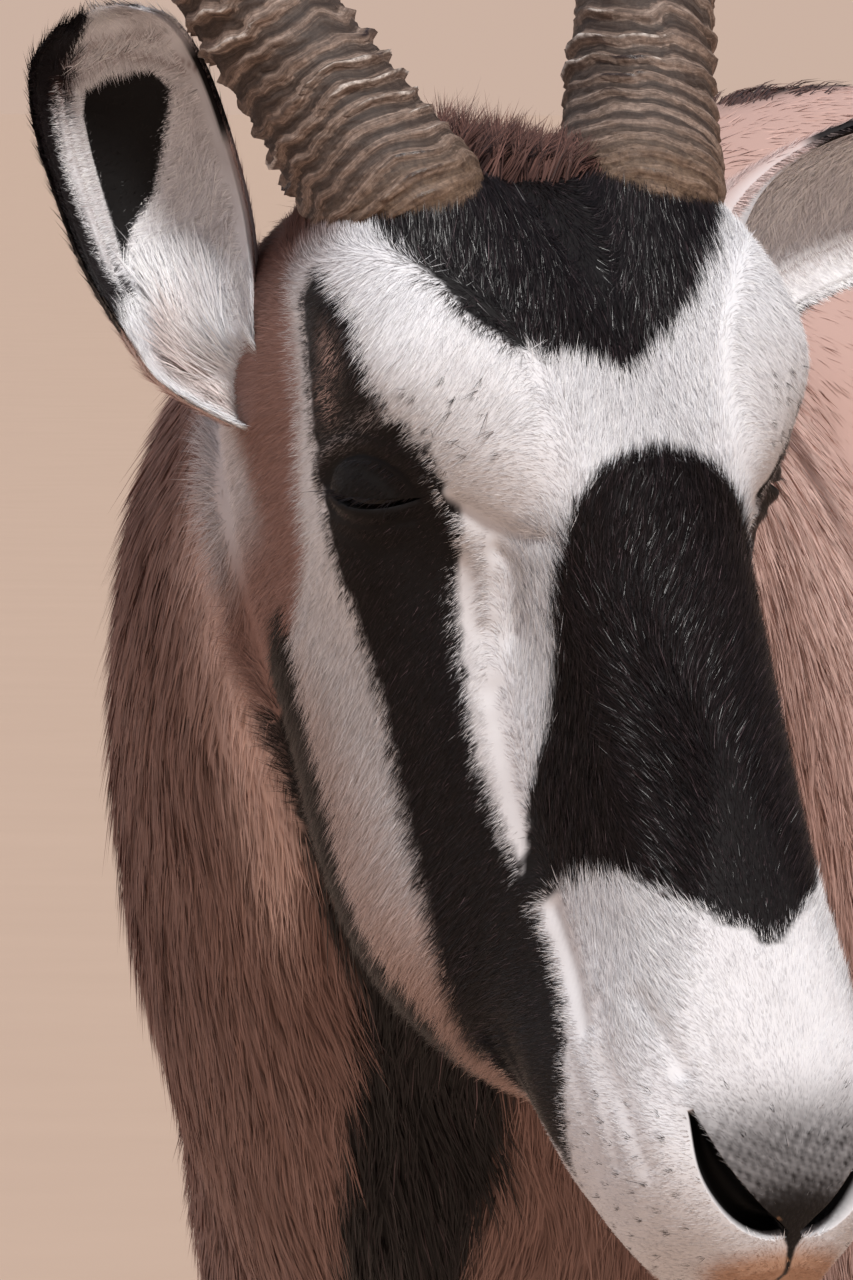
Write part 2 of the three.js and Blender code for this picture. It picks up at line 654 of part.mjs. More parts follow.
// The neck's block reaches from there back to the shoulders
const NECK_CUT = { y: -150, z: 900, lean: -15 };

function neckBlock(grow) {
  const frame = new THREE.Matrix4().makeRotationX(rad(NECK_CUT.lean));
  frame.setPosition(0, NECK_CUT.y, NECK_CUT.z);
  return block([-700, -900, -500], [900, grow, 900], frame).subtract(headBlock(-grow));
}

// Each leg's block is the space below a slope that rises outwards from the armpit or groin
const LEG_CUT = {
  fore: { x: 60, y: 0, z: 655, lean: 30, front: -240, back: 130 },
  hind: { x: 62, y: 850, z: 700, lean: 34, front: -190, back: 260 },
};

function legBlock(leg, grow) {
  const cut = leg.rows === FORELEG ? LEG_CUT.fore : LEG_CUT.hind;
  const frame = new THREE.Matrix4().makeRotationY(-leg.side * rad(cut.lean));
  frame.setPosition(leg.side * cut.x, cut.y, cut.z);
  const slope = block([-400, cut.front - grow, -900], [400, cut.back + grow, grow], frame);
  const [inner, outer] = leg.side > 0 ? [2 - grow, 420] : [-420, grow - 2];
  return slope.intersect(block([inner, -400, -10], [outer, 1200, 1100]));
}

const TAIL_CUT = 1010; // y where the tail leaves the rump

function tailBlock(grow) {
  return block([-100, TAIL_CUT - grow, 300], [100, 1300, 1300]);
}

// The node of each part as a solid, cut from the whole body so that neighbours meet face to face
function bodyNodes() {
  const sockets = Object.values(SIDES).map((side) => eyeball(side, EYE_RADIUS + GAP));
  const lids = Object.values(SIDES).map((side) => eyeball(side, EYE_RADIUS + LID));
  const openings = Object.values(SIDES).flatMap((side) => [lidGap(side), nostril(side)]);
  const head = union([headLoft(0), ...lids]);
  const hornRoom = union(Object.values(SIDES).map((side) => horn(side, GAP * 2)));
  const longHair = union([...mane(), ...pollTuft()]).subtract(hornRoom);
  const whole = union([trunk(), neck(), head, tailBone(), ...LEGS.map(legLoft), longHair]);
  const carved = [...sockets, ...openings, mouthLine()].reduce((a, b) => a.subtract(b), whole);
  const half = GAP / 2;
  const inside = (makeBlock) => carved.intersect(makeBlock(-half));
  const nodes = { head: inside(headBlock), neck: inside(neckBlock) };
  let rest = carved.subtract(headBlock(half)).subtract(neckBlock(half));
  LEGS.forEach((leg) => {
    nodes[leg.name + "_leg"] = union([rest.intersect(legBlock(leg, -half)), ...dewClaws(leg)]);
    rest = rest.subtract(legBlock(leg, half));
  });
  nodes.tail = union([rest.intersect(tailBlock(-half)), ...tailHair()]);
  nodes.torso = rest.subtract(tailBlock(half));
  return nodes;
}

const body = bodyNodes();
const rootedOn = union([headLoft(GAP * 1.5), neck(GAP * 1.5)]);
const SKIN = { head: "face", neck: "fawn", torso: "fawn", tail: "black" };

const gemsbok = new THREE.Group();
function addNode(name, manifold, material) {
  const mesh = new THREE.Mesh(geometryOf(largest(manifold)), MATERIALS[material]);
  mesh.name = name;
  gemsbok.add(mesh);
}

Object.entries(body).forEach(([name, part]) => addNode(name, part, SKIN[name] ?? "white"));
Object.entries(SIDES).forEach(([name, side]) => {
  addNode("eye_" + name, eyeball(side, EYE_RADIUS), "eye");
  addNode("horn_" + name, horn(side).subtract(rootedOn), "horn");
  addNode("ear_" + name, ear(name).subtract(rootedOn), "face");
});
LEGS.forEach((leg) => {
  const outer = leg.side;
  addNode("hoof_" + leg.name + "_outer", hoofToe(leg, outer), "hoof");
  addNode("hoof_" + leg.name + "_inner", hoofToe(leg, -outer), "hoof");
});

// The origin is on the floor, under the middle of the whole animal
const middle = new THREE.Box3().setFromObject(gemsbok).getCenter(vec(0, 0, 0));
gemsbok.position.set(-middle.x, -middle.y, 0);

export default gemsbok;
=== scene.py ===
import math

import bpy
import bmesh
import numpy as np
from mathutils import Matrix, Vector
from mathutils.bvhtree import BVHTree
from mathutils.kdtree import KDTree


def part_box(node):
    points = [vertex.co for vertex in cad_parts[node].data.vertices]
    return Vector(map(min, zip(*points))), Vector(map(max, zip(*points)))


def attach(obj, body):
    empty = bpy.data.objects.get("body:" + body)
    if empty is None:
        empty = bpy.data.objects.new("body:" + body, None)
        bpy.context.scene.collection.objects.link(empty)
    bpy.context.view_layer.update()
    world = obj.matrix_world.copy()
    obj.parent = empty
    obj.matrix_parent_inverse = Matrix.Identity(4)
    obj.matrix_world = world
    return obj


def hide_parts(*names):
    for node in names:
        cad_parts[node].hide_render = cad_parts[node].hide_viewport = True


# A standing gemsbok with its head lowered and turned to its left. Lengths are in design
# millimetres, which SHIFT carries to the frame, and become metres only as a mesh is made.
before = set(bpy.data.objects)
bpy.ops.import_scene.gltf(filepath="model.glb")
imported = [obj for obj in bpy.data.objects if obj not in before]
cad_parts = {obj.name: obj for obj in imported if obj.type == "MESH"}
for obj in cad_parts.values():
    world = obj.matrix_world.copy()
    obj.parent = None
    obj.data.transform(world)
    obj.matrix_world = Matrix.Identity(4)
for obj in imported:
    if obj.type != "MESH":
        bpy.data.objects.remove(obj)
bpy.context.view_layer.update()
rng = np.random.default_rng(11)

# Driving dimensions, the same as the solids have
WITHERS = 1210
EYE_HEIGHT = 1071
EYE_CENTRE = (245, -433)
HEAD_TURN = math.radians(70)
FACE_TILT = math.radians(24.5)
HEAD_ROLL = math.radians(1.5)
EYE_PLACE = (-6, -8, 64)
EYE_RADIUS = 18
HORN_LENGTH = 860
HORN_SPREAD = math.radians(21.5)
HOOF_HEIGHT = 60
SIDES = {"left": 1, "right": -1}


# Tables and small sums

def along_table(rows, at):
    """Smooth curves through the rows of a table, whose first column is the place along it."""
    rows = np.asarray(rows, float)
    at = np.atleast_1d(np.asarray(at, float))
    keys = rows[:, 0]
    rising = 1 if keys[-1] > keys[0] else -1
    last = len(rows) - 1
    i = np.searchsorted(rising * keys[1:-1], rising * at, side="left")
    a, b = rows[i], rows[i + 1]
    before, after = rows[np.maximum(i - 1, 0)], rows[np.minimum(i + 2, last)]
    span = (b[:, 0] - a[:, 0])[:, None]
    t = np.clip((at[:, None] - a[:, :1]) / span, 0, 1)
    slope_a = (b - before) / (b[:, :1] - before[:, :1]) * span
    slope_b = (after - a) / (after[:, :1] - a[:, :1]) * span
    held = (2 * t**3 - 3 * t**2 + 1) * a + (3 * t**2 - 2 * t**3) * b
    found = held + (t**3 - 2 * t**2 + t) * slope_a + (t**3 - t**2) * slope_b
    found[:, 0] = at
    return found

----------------

** Requirement **
Print exactly the lines above from the one with "Object.entries(body).forEach(([name, part]) =>" to the one with "obj.parent = empty", including both.

** Result of the exercise **
Object.entries(body).forEach(([name, part]) => addNode(name, part, SKIN[name] ?? "white"));
Object.entries(SIDES).forEach(([name, side]) => {
  addNode("eye_" + name, eyeball(side, EYE_RADIUS), "eye");
  addNode("horn_" + name, horn(side).subtract(rootedOn), "horn");
  addNode("ear_" + name, ear(name).subtract(rootedOn), "face");
});
LEGS.forEach((leg) => {
  const outer = leg.side;
  addNode("hoof_" + leg.name + "_outer", hoofToe(leg, outer), "hoof");
  addNode("hoof_" + leg.name + "_inner", hoofToe(leg, -outer), "hoof");
});

// The origin is on the floor, under the middle of the whole animal
const middle = new THREE.Box3().setFromObject(gemsbok).getCenter(vec(0, 0, 0));
gemsbok.position.set(-middle.x, -middle.y, 0);

export default gemsbok;
=== scene.py ===
import math

import bpy
import bmesh
import numpy as np
from mathutils import Matrix, Vector
from mathutils.bvhtree import BVHTree
from mathutils.kdtree import KDTree


def part_box(node):
    points = [vertex.co for vertex in cad_parts[node].data.vertices]
    return Vector(map(min, zip(*points))), Vector(map(max, zip(*points)))


def attach(obj, body):
    empty = bpy.data.objects.get("body:" + body)
    if empty is None:
        empty = bpy.data.objects.new("body:" + body, None)
        bpy.context.scene.collection.objects.link(empty)
    bpy.context.view_layer.update()
    world = obj.matrix_world.copy()
    obj.parent = empty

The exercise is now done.